Belding: Talking about women’s rights detrimental to genuine, constructive discourse
March 28, 2012
Groups on the political left are just as guilty of fundamentalism as groups on the right, such as members of the Tea Party. Both sides race away from real policy discussions toward the first principles of rights; for Republicans and conservatives, that often takes the shape of invoking appeals to religious freedom and economic liberty. For Democrats and liberals, that often takes the shape of invoking women’s rights or fairness.
Given the speed with which they do so, you would think that the Republicans and Democrats fancy themselves soldiers of World War I when, once the French and British stopped the German advance through northern France, the Germans on one side and the French and British on the other tried to flank the other’s line. Instead of striking out, they would strike around. To do that, they raced away from Paris toward the English Channel.
Most recently, public appeals to rights come from some commentators who describe a war on women’s rights from the likes of Rick Santorum and other Republicans who want to limit the distribution of public money to organizations that also provide abortions, the use of public money to pay for women’s health care, or who want to require women seeking an abortion to undergo an ultrasound beforehand.
Rights are by definition inviolable, and involving them in policy discussions means the most we can say when they are in danger is, “Go to hell” or “Fuck you.” Since they are rights, there is no debating them: There is only force. If your actions can be abridged for good reason — even in cases of national emergency — they are not rights.
In some cases, such as women’s rights, the issue is not even one of rights. That term, “women’s rights,” is a misnomer. It is inaccurate. It is wrong. The term is inaccurate because women are a faction. They belong to a specific, defined, particular group of people. A faction cannot have rights. If it did, if its members did, they would be secured by the government and exercised by themselves at the expense of other rights.
Women do not have women’s rights. Men do not have men’s rights. African-Americans do not have African-Americans’ rights. Caucasians do not have Caucasians’ rights. Muslims do not have Muslims’ rights. Christians do not have Christians’ rights. Nobody has rights that stem from his or her status as a member of a demographic smaller than “human.”

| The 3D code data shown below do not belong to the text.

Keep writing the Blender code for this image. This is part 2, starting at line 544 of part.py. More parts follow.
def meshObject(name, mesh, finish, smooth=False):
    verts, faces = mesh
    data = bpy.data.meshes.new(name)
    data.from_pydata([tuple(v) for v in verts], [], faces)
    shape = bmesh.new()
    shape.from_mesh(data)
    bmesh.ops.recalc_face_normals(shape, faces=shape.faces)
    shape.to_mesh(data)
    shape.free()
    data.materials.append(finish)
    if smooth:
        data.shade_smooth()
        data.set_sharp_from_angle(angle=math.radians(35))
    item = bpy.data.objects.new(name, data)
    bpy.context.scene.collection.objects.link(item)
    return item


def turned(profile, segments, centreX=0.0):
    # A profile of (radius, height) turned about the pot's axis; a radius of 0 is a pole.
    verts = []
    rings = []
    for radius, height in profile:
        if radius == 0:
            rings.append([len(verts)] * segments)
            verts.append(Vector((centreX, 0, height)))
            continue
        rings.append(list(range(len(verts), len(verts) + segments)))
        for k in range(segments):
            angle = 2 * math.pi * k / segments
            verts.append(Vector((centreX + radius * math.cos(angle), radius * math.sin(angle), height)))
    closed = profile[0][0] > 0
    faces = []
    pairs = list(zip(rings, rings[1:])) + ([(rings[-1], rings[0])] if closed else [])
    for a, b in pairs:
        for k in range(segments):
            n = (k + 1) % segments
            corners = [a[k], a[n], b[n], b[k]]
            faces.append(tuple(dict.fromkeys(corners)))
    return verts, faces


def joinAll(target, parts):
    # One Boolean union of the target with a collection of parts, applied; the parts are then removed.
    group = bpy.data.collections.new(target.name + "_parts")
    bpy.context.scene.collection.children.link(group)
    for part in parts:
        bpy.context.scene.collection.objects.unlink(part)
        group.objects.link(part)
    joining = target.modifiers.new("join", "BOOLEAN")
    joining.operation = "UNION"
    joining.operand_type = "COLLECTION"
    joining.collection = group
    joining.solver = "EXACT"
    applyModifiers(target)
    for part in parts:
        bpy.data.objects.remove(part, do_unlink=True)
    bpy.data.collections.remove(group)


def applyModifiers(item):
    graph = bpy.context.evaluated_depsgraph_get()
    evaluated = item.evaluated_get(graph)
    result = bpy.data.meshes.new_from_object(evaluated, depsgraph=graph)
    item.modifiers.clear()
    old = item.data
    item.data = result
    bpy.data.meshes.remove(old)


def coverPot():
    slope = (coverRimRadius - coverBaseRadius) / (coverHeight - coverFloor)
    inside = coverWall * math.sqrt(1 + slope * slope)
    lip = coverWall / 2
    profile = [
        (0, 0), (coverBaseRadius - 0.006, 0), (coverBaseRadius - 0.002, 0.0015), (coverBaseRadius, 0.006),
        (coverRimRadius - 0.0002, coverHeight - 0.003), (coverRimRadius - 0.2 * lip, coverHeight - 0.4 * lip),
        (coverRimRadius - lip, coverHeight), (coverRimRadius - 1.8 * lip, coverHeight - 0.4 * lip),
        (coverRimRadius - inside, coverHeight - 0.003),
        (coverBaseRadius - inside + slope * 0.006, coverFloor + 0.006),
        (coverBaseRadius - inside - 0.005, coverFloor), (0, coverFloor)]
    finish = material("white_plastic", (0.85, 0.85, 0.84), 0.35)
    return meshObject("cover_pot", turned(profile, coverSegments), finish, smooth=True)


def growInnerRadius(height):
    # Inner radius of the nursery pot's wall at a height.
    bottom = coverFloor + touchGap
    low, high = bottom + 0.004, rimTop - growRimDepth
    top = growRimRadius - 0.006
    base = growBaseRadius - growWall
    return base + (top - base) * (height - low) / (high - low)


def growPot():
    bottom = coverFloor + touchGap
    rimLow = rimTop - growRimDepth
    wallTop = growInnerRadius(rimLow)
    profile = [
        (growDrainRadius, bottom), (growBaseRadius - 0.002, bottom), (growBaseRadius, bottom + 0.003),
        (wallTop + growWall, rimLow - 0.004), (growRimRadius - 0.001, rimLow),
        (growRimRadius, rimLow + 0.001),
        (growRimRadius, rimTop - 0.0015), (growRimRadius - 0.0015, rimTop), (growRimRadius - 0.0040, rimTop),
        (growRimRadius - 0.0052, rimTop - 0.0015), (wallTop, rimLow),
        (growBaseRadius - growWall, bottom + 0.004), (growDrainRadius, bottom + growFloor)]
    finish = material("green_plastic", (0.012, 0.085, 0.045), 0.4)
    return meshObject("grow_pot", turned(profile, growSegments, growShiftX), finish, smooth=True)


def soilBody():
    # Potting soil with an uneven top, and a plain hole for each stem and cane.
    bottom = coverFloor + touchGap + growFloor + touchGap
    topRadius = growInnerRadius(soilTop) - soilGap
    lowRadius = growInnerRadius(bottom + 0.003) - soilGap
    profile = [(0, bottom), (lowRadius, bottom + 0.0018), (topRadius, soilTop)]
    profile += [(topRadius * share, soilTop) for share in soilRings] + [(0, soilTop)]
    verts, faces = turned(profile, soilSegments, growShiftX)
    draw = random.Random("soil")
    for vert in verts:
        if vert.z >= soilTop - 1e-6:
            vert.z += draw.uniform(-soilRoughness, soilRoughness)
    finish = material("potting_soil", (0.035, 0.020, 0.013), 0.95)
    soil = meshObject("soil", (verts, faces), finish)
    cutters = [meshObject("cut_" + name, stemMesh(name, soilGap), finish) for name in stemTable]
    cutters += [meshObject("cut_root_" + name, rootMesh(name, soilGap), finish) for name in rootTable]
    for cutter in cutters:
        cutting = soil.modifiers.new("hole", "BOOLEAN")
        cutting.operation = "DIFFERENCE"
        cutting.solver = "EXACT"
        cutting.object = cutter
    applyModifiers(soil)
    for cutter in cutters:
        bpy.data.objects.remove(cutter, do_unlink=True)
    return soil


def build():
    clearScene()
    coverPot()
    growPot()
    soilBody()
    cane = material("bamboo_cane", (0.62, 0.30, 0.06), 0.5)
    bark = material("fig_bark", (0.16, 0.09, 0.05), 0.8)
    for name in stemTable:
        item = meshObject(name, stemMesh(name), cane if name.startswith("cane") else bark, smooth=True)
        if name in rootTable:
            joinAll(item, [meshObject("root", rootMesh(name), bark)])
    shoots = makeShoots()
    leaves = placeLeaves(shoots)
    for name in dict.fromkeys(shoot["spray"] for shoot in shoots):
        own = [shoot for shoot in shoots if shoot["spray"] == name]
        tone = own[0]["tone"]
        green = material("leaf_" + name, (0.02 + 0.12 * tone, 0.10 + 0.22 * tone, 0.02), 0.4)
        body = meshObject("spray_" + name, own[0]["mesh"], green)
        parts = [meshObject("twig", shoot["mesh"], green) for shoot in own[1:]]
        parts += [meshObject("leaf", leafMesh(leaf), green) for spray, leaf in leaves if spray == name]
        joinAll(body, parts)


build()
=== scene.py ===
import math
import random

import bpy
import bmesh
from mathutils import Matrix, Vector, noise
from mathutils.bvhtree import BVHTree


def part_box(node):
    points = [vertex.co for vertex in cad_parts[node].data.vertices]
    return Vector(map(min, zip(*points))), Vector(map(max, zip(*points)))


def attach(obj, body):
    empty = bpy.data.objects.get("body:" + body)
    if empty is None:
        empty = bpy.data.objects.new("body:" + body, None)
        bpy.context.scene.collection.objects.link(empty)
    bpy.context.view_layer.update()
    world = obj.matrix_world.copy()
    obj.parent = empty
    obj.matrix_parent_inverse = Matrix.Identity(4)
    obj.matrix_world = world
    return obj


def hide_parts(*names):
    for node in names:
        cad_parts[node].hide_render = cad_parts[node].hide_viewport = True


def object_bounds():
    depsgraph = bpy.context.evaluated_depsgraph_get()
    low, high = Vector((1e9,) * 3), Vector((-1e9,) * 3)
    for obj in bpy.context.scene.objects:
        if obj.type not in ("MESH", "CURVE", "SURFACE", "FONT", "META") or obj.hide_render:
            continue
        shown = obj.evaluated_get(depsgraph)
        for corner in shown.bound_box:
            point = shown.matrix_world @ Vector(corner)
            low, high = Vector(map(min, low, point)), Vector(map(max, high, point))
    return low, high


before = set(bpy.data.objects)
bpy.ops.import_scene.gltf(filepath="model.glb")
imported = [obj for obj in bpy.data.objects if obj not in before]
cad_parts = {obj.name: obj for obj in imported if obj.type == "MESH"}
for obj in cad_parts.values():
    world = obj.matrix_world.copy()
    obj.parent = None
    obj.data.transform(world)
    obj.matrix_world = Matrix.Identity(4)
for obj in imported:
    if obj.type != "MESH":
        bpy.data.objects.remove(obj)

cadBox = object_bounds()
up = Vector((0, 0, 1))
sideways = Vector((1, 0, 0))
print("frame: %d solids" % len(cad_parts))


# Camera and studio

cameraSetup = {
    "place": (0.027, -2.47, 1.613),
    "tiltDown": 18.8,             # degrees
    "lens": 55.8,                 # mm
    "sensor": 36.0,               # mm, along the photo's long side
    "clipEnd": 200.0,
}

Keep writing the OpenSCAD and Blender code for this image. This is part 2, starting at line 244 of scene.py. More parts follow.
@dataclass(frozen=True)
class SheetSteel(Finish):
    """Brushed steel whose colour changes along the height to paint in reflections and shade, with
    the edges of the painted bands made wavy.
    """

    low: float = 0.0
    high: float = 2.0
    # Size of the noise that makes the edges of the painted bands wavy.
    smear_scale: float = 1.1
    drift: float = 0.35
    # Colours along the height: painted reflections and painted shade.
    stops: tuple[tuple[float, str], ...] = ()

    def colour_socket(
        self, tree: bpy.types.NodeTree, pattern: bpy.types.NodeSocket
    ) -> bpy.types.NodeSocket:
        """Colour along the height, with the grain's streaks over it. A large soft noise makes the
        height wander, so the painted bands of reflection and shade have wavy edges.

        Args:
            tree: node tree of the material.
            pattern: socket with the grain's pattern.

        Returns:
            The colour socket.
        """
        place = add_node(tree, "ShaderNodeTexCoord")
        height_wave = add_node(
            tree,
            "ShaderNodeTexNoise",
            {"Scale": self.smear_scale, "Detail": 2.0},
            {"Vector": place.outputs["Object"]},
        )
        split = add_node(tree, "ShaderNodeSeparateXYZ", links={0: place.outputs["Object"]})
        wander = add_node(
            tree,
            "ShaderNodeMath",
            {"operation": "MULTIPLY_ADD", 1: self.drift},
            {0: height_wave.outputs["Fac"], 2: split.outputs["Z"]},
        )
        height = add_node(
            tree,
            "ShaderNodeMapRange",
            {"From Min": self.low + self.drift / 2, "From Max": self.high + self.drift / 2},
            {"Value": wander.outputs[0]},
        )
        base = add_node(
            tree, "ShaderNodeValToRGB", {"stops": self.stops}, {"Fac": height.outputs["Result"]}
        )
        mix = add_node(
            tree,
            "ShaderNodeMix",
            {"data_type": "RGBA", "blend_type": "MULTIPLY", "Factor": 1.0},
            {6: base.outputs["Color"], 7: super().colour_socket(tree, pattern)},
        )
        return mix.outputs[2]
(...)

Hence, for a woman to have an absolute right to birth control, no one else’s rights, such as freedom of religion or freedom to not aid in the commission of acts that violates one’s religious teachings or conscience, can be infringed. If they are, the woman does not have a right to birth control — at least not to birth control provided by someone other than herself. What we refer to as “women’s rights” are, rather, women’s privileges.
That idea belongs to Enlightenment thinker Immanuel Kant; it is his categorical imperative that we should act only according to standards we think should be universal prescriptions. In other words, only do something if you should do it in every circumstance.
“Women’s rights” is really a policy discussion. We should be talking about whether we want the government to compel people to provide services they do not want to provide — for whatever reason — in terms of how it affects daily life, not in terms of whose rights such compulsion violates or assists.
Or we should talk about whether we want the government to fund organizations whose funding is largely from non-governmental sources in terms of whether additional sources would fill the void or whether the government’s budget can afford to privilege that program over others that actually provide a public good rather than one that benefits only the women it interacts with as customers or patients.
The impossibility of compromise, which is the essence of political interaction, on a yes-or-no issue (there is no third option available in this dichotomy) means that issues of authority such as which rights belong to who are antecedents of politics. They are, in other words, prepolitical.
Until constitutional provisions clearly add “women’s rights” to the rights outside the reach of our political process, we have no business discussing them in policy settings. While they are certainly a matter for a constitutional convention or the debates that would surround Congress’s consideration of a constitutional amendment, talking about “women’s rights” when we are talking about ordinary bills, amendments or laws does nothing for the vibrancy of public debate.
Rather, talking about rights only embitters people and leads them to entrench their positions and opinions of others. We should talk about rights only when a mortal danger presents itself.